**AIM**
Repeat everything in the material exactly.

---

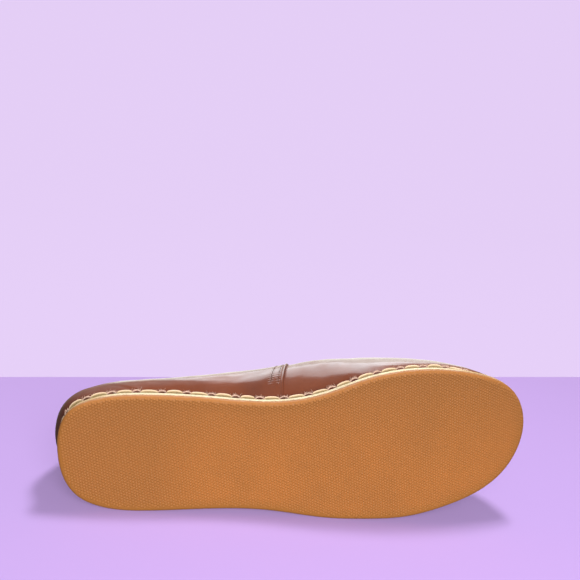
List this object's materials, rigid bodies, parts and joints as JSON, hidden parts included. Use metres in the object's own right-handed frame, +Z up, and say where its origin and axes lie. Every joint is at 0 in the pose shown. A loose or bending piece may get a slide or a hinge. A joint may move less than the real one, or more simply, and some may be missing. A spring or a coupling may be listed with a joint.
{
  "type": "slip-on leather shoe",
  "caption": "Low slip-on leather shoe with a round toe, an open collar, a flat gum sole and a thick hand-stitched welt, lying on its outer side.",
  "frame": {"origin": "On the floor under the middle of the shoe's bounding box, the shoe lying on its outer side", "axes": "+X towards the toe, +Y from the sole towards the collar, +Z up, from the outer side to the inner side"},
  "size_m": [0.2892, 0.0864, 0.0998],
  "materials": {
    "gum_rubber": "matte gum rubber with a fine moulded tread",
    "cut_leather": "natural leather with a light cut edge",
    "welt_leather": "natural leather, cut edge, pinched at the stitch holes",
    "insole_leather": "smooth vegetable-tanned leather board",
    "polished_leather": "smooth red-brown leather with a polished gloss"
  },
  "bodies": {
    "root": {"outsole": "gum_rubber", "midsole": "cut_leather", "welt": "welt_leather", "insole": "insole_leather", "upper": "polished_leather"}
  },
  "joints": []
}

---

**EXERCISE ANSWER**
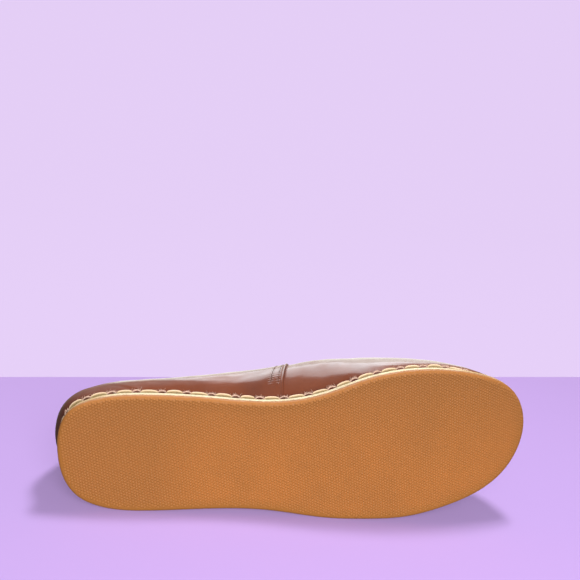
List this object's materials, rigid bodies, parts and joints as JSON, hidden parts included. Use metres in the object's own right-handed frame, +Z up, and say where its origin and axes lie. Every joint is at 0 in the pose shown. A loose or bending piece may get a slide or a hinge. A joint may move less than the real one, or more simply, and some may be missing. A spring or a coupling may be listed with a joint.
{
  "type": "slip-on leather shoe",
  "caption": "Low slip-on leather shoe with a round toe, an open collar, a flat gum sole and a thick hand-stitched welt, lying on its outer side.",
  "frame": {"origin": "On the floor under the middle of the shoe's bounding box, the shoe lying on its outer side", "axes": "+X towards the toe, +Y from the sole towards the collar, +Z up, from the outer side to the inner side"},
  "size_m": [0.2892, 0.0864, 0.0998],
  "materials": {
    "gum_rubber": "matte gum rubber with a fine moulded tread",
    "cut_leather": "natural leather with a light cut edge",
    "welt_leather": "natural leather, cut edge, pinched at the stitch holes",
    "insole_leather": "smooth vegetable-tanned leather board",
    "polished_leather": "smooth red-brown leather with a polished gloss"
  },
  "bodies": {
    "root": {"outsole": "gum_rubber", "midsole": "cut_leather", "welt": "welt_leather", "insole": "insole_leather", "upper": "polished_leather"}
  },
  "joints": []
}